The Kahena was a motorcycle made by the Brazilian manufacturer Paulista Machine Technique S.A., manufactured in São Paulo from 1991 to 1999.

==Model-specific features==
After the sale of the old Amazonas brand, former owners Luiz Gomi and José Biston together developed a new motorcycle called Kahena in 1988. In 1990 they sold the production rights to an industry in São Paulo, which manufactured the first six prototypes and presented them in 1991 at the São Paulo International Motor Show. The first models were delivered to the buyers only in 1992. From 1993 on, the Kahena was available in sport bike and sport touring configuration.
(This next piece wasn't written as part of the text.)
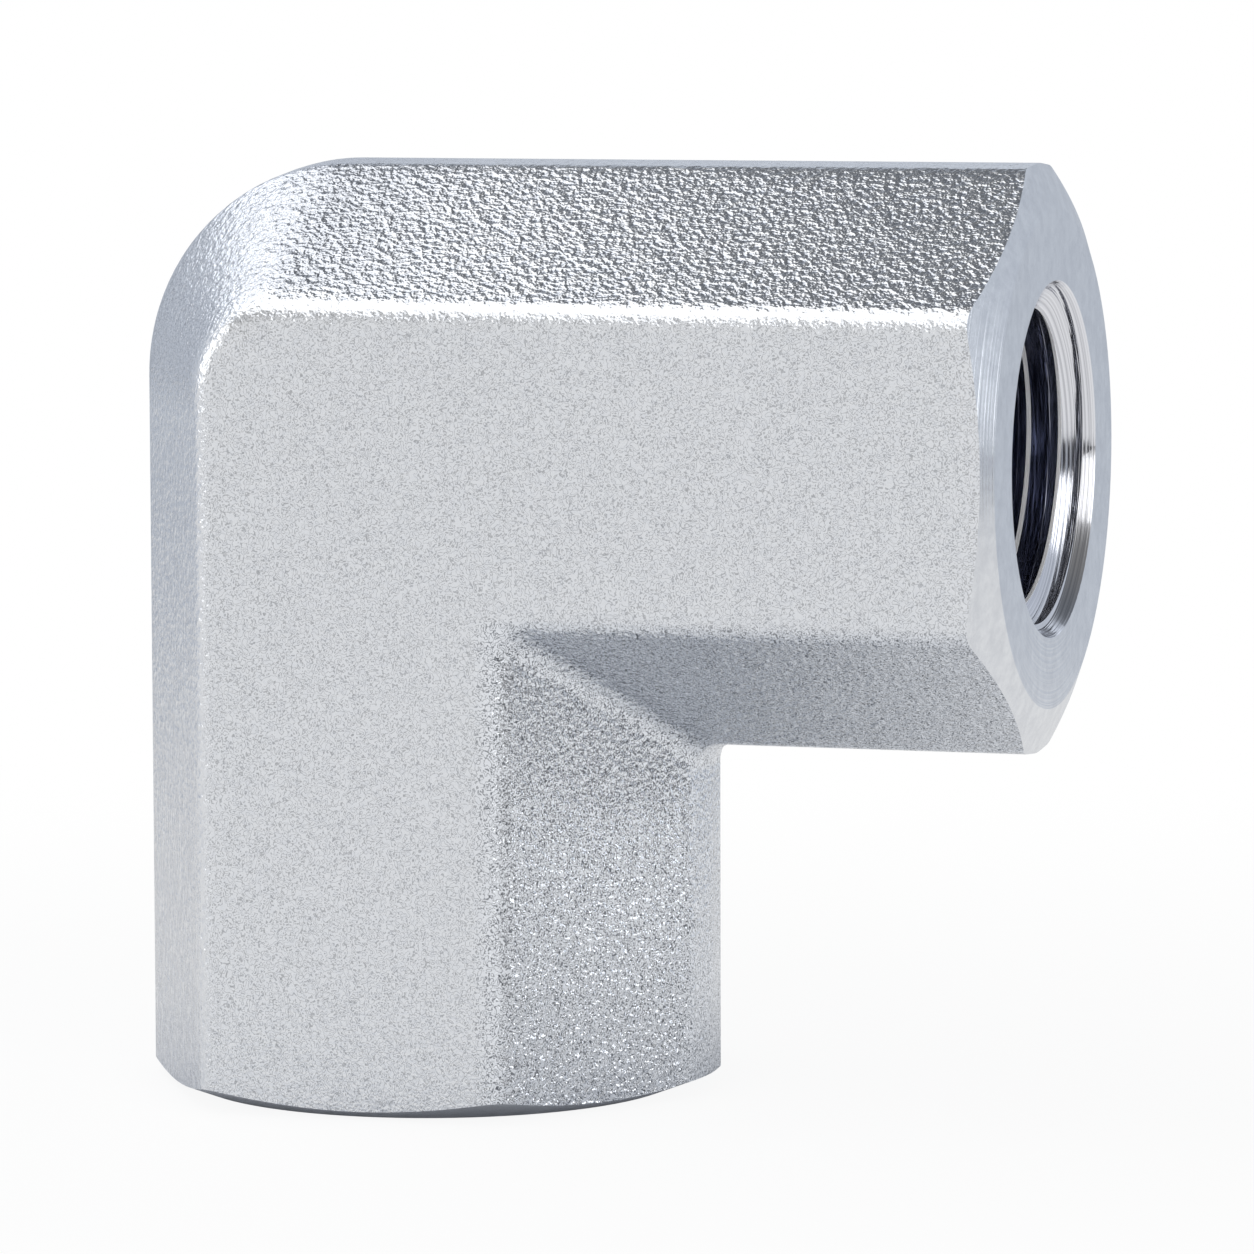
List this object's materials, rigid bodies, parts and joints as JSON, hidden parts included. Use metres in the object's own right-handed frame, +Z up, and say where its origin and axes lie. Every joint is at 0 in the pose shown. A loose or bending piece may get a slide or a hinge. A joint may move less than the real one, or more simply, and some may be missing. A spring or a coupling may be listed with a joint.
{
  "type": "female elbow fitting",
  "caption": "Right-angle forged steel pipe elbow with a taper-threaded female port at each end, for joining two male pipe ends.",
  "frame": {"origin": "centre of the lower port's mouth", "axes": "+Z up the lower arm's axis, away from its mouth; +X along the other arm, towards its mouth; Y = 0 is the parting plane"},
  "size_m": [0.0276, 0.0158, 0.0276],
  "materials": {
    "zinc_plated_steel": "shot-blasted forging with turned ends, bright zinc plated"
  },
  "bodies": {
    "root": {"elbow_body": "zinc_plated_steel"}
  },
  "joints": []
}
Similar to its predecessor, it also had a 1600cc engine VW do Brasil, the same used in the VW Beetle. Available in two engine configurations 65 hp at 4,600 rpm and 90 hp at 5,800 rpm. In both versions the carburetion was double Brasol 32mm, four-speed gearbox, plus the reverse gear, using Volkswagen gears.

The secondary transmission was a cardan shaft on mono cantilever scales, the brakes were double disc in the front and single disc in the rear. The front suspension had common telescopic forks, but the rear was carried by a single spring and shock absorber assembly, a large monocoque was installed in a diagonal position, attached to the inner part of the frame at the front and to the rear scale.